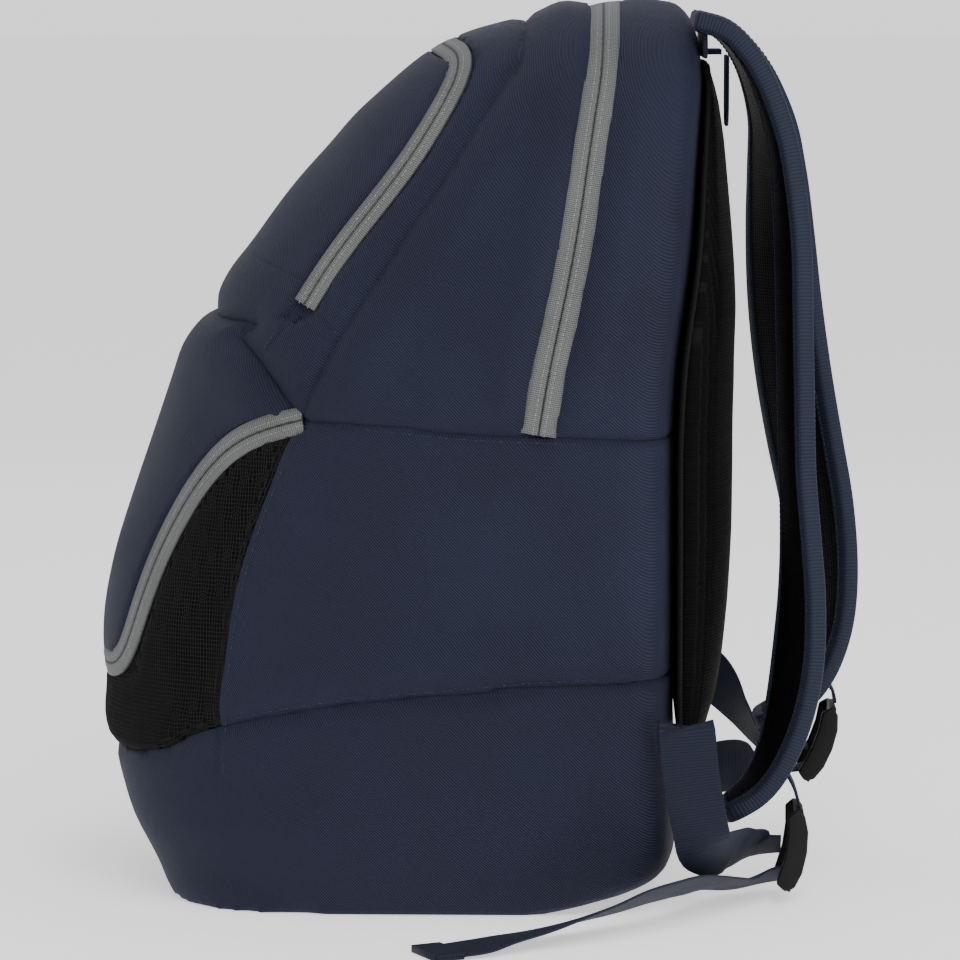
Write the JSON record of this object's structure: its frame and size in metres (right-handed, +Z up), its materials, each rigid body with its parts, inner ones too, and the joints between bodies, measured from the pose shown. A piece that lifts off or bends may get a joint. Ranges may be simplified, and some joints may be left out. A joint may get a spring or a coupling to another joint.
{
  "type": "racket backpack",
  "caption": "Stuffed sports backpack with an arched main zip, an upper front pocket, a net-sided lower pocket, a firm base and padded mesh-backed shoulder straps.",
  "frame": {"origin": "centre of the standing surface under the bag and its hanging straps, at the lowest point of the base", "axes": "+Z up; +Y towards the padded back and the straps, so the pockets face -Y; +X to the wearer's right"},
  "size_m": [0.4509, 0.4248, 0.4864],
  "materials": {
    "navy_fabric": "twill polyester, slight sheen",
    "net_mesh": "open net, matte",
    "spacer_mesh": "air mesh, matte",
    "strap_foam": "padded twill with mesh underside and ribbed binding",
    "lining": "plain lining",
    "stiff_board": "matte sheet",
    "zip_tape": "woven tape with nylon coil",
    "zip_metal": "satin enamel",
    "webbing": "ribbed webbing",
    "buckle_plastic": "satin moulded"
  },
  "bodies": {
    "bag": {"base_tub": "navy_fabric", "base_board": "stiff_board", "lower_side_shell": "navy_fabric", "upper_rear_shell": "navy_fabric", "flap_side_folds": "navy_fabric", "mesh_gusset": "net_mesh", "lower_pocket_partition": "lining", "main_zip_rear": "zip_tape", "lower_zip_inner": "zip_tape", "back_pad": "spacer_mesh", "back_board": "stiff_board", "racket_sleeve": "lining", "strap_yoke": "navy_fabric", "haul_loop_tabs": "webbing", "webbing_anchors": "webbing", "webbing_loop_right": "webbing", "webbing_loop_left": "webbing", "webbing_tail_right": "webbing", "webbing_tail_left": "webbing", "tail_hem_right": "webbing", "tail_hem_left": "webbing"},
    "front_flap": {"upper_front_shell": "navy_fabric", "upper_pocket_partition": "lining", "main_zip_front": "zip_tape", "upper_zip_inner": "zip_tape"},
    "upper_pocket": {"upper_pocket_cover": "navy_fabric", "upper_zip_outer": "zip_tape"},
    "lower_pocket": {"lower_pocket_cover": "navy_fabric", "lower_zip_outer": "zip_tape"},
    "main_slider": {"main_zip_slider": "zip_metal"},
    "main_pull": {"main_zip_pull": "zip_metal"},
    "upper_slider": {"upper_zip_slider": "zip_metal"},
    "upper_pull": {"upper_zip_pull": "zip_metal"},
    "lower_slider": {"lower_zip_slider": "zip_metal"},
    "lower_pull": {"lower_zip_pull": "zip_metal"},
    "strap_right": {"strap_right": "strap_foam", "strap_tab_right": "webbing"},
    "strap_left": {"strap_left": "strap_foam", "strap_tab_left": "webbing"},
    "buckle_right": {"buckle_right": "buckle_plastic"},
    "buckle_left": {"buckle_left": "buckle_plastic"},
    "haul_loop": {"haul_loop": "webbing"}
  },
  "joints": [
    {"name": "front_flap_open", "type": "hinge", "parent": "bag", "child": "front_flap", "pos_m": [0, -0.06, 0.262], "axis": [1, 0, 0], "range_deg": [0, 12], "deforming": ["flap_side_folds"]},
    {"name": "upper_pocket_open", "type": "hinge", "parent": "front_flap", "child": "upper_pocket", "pos_m": [0, -0.118, 0.335], "axis": [1, 0, 0], "range_deg": [0, 35]},
    {"name": "lower_pocket_open", "type": "hinge", "parent": "bag", "child": "lower_pocket", "pos_m": [0, -0.13, 0.3], "axis": [-1, 0, 0], "range_deg": [0, 35]},
    {"name": "main_slider_travel", "type": "slide", "parent": "front_flap", "child": "main_slider", "axis": [0.1722, 0.1815, 0.9682], "range_m": [-0.035, 0.015]},
    {"name": "upper_slider_travel", "type": "slide", "parent": "front_flap", "child": "upper_slider", "axis": [0.1726, 0.5969, 0.7835], "range_m": [-0.015, 0.015]},
    {"name": "lower_slider_travel", "type": "slide", "parent": "bag", "child": "lower_slider", "axis": [-0.1954, 0.3983, 0.8962], "range_m": [-0.012, 0.012]},
    {"name": "main_pull_swing", "type": "hinge", "parent": "main_slider", "child": "main_pull", "pos_m": [-0.14919, 0.05193, 0.35696], "axis": [-0.0455, 0.9833, -0.1763], "range_deg": [0, 60]},
    {"name": "upper_pull_swing", "type": "hinge", "parent": "upper_slider", "child": "upper_pull", "pos_m": [-0.11783, -0.04433, 0.39617], "axis": [-0.6337, 0.6763, -0.3757], "range_deg": [0, 60]},
    {"name": "lower_pull_swing", "type": "hinge", "parent": "lower_slider", "child": "lower_pull", "pos_m": [-0.09515, -0.17594, 0.18997], "axis": [-0.7246, 0.5571, -0.4056], "range_deg": [0, 60]},
    {"name": "strap_right_swing", "type": "hinge", "parent": "bag", "child": "strap_right", "pos_m": [0.062, 0.128, 0.462], "axis": [1, 0, 0], "range_deg": [-2, 12], "deforming": ["webbing_loop_right", "webbing_tail_right"]},
    {"name": "strap_left_swing", "type": "hinge", "parent": "bag", "child": "strap_left", "pos_m": [-0.062, 0.128, 0.462], "axis": [1, 0, 0], "range_deg": [-2, 12], "deforming": ["webbing_loop_left", "webbing_tail_left"]},
    {"name": "buckle_right_tilt", "type": "hinge", "parent": "strap_right", "child": "buckle_right", "pos_m": [0.082, 0.17406, 0.05079], "axis": [1, 0, 0], "range_deg": [-15, 15]},
    {"name": "buckle_left_tilt", "type": "hinge", "parent": "strap_left", "child": "buckle_left", "pos_m": [-0.082, 0.20052, 0.08067], "axis": [1, 0, 0], "range_deg": [-15, 15]},
    {"name": "haul_loop_lift", "type": "hinge", "parent": "bag", "child": "haul_loop", "pos_m": [0, 0.135, 0.455], "axis": [1, 0, 0], "range_deg": [0, 100]}
  ]
}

▬▬▬▬▬▬

* **Directions for this task**:
Repeat the listing exactly, from its first line to its last.

* **Exercise result**:
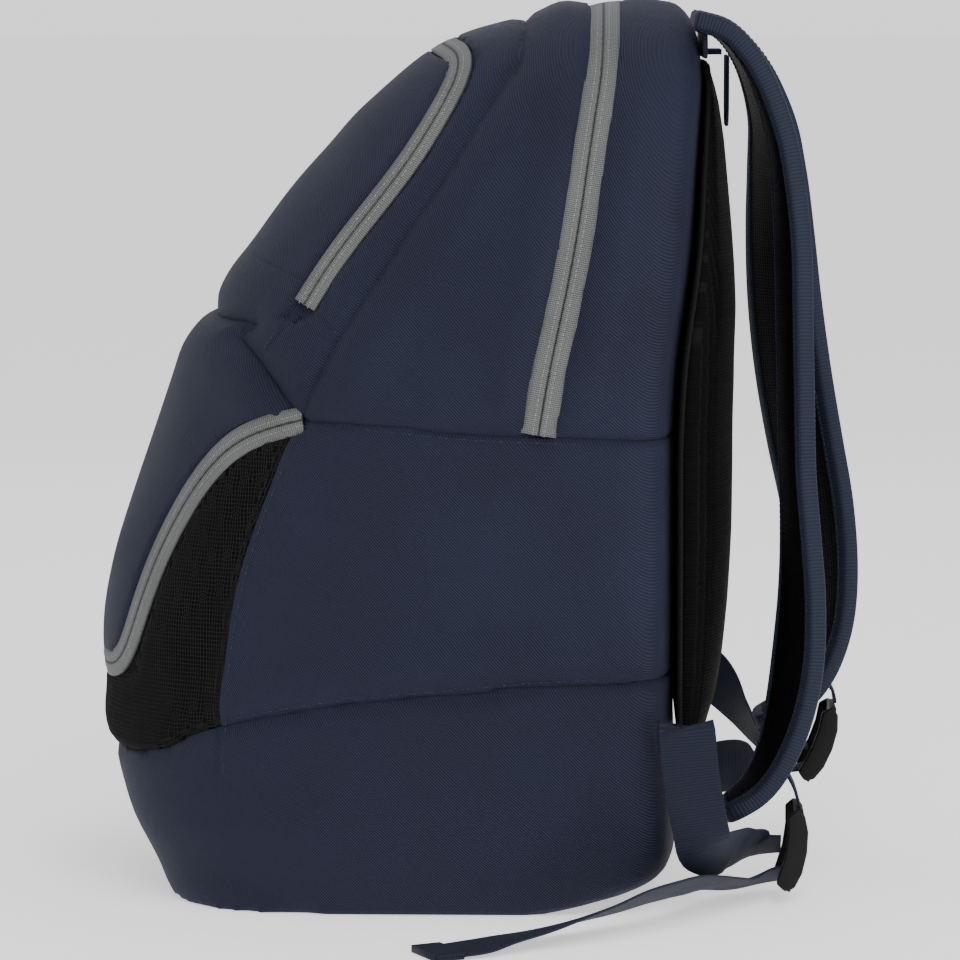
Write the JSON record of this object's structure: its frame and size in metres (right-handed, +Z up), its materials, each rigid body with its parts, inner ones too, and the joints between bodies, measured from the pose shown. A piece that lifts off or bends may get a joint. Ranges may be simplified, and some joints may be left out. A joint may get a spring or a coupling to another joint.
{
  "type": "racket backpack",
  "caption": "Stuffed sports backpack with an arched main zip, an upper front pocket, a net-sided lower pocket, a firm base and padded mesh-backed shoulder straps.",
  "frame": {"origin": "centre of the standing surface under the bag and its hanging straps, at the lowest point of the base", "axes": "+Z up; +Y towards the padded back and the straps, so the pockets face -Y; +X to the wearer's right"},
  "size_m": [0.4509, 0.4248, 0.4864],
  "materials": {
    "navy_fabric": "twill polyester, slight sheen",
    "net_mesh": "open net, matte",
    "spacer_mesh": "air mesh, matte",
    "strap_foam": "padded twill with mesh underside and ribbed binding",
    "lining": "plain lining",
    "stiff_board": "matte sheet",
    "zip_tape": "woven tape with nylon coil",
    "zip_metal": "satin enamel",
    "webbing": "ribbed webbing",
    "buckle_plastic": "satin moulded"
  },
  "bodies": {
    "bag": {"base_tub": "navy_fabric", "base_board": "stiff_board", "lower_side_shell": "navy_fabric", "upper_rear_shell": "navy_fabric", "flap_side_folds": "navy_fabric", "mesh_gusset": "net_mesh", "lower_pocket_partition": "lining", "main_zip_rear": "zip_tape", "lower_zip_inner": "zip_tape", "back_pad": "spacer_mesh", "back_board": "stiff_board", "racket_sleeve": "lining", "strap_yoke": "navy_fabric", "haul_loop_tabs": "webbing", "webbing_anchors": "webbing", "webbing_loop_right": "webbing", "webbing_loop_left": "webbing", "webbing_tail_right": "webbing", "webbing_tail_left": "webbing", "tail_hem_right": "webbing", "tail_hem_left": "webbing"},
    "front_flap": {"upper_front_shell": "navy_fabric", "upper_pocket_partition": "lining", "main_zip_front": "zip_tape", "upper_zip_inner": "zip_tape"},
    "upper_pocket": {"upper_pocket_cover": "navy_fabric", "upper_zip_outer": "zip_tape"},
    "lower_pocket": {"lower_pocket_cover": "navy_fabric", "lower_zip_outer": "zip_tape"},
    "main_slider": {"main_zip_slider": "zip_metal"},
    "main_pull": {"main_zip_pull": "zip_metal"},
    "upper_slider": {"upper_zip_slider": "zip_metal"},
    "upper_pull": {"upper_zip_pull": "zip_metal"},
    "lower_slider": {"lower_zip_slider": "zip_metal"},
    "lower_pull": {"lower_zip_pull": "zip_metal"},
    "strap_right": {"strap_right": "strap_foam", "strap_tab_right": "webbing"},
    "strap_left": {"strap_left": "strap_foam", "strap_tab_left": "webbing"},
    "buckle_right": {"buckle_right": "buckle_plastic"},
    "buckle_left": {"buckle_left": "buckle_plastic"},
    "haul_loop": {"haul_loop": "webbing"}
  },
  "joints": [
    {"name": "front_flap_open", "type": "hinge", "parent": "bag", "child": "front_flap", "pos_m": [0, -0.06, 0.262], "axis": [1, 0, 0], "range_deg": [0, 12], "deforming": ["flap_side_folds"]},
    {"name": "upper_pocket_open", "type": "hinge", "parent": "front_flap", "child": "upper_pocket", "pos_m": [0, -0.118, 0.335], "axis": [1, 0, 0], "range_deg": [0, 35]},
    {"name": "lower_pocket_open", "type": "hinge", "parent": "bag", "child": "lower_pocket", "pos_m": [0, -0.13, 0.3], "axis": [-1, 0, 0], "range_deg": [0, 35]},
    {"name": "main_slider_travel", "type": "slide", "parent": "front_flap", "child": "main_slider", "axis": [0.1722, 0.1815, 0.9682], "range_m": [-0.035, 0.015]},
    {"name": "upper_slider_travel", "type": "slide", "parent": "front_flap", "child": "upper_slider", "axis": [0.1726, 0.5969, 0.7835], "range_m": [-0.015, 0.015]},
    {"name": "lower_slider_travel", "type": "slide", "parent": "bag", "child": "lower_slider", "axis": [-0.1954, 0.3983, 0.8962], "range_m": [-0.012, 0.012]},
    {"name": "main_pull_swing", "type": "hinge", "parent": "main_slider", "child": "main_pull", "pos_m": [-0.14919, 0.05193, 0.35696], "axis": [-0.0455, 0.9833, -0.1763], "range_deg": [0, 60]},
    {"name": "upper_pull_swing", "type": "hinge", "parent": "upper_slider", "child": "upper_pull", "pos_m": [-0.11783, -0.04433, 0.39617], "axis": [-0.6337, 0.6763, -0.3757], "range_deg": [0, 60]},
    {"name": "lower_pull_swing", "type": "hinge", "parent": "lower_slider", "child": "lower_pull", "pos_m": [-0.09515, -0.17594, 0.18997], "axis": [-0.7246, 0.5571, -0.4056], "range_deg": [0, 60]},
    {"name": "strap_right_swing", "type": "hinge", "parent": "bag", "child": "strap_right", "pos_m": [0.062, 0.128, 0.462], "axis": [1, 0, 0], "range_deg": [-2, 12], "deforming": ["webbing_loop_right", "webbing_tail_right"]},
    {"name": "strap_left_swing", "type": "hinge", "parent": "bag", "child": "strap_left", "pos_m": [-0.062, 0.128, 0.462], "axis": [1, 0, 0], "range_deg": [-2, 12], "deforming": ["webbing_loop_left", "webbing_tail_left"]},
    {"name": "buckle_right_tilt", "type": "hinge", "parent": "strap_right", "child": "buckle_right", "pos_m": [0.082, 0.17406, 0.05079], "axis": [1, 0, 0], "range_deg": [-15, 15]},
    {"name": "buckle_left_tilt", "type": "hinge", "parent": "strap_left", "child": "buckle_left", "pos_m": [-0.082, 0.20052, 0.08067], "axis": [1, 0, 0], "range_deg": [-15, 15]},
    {"name": "haul_loop_lift", "type": "hinge", "parent": "bag", "child": "haul_loop", "pos_m": [0, 0.135, 0.455], "axis": [1, 0, 0], "range_deg": [0, 100]}
  ]
}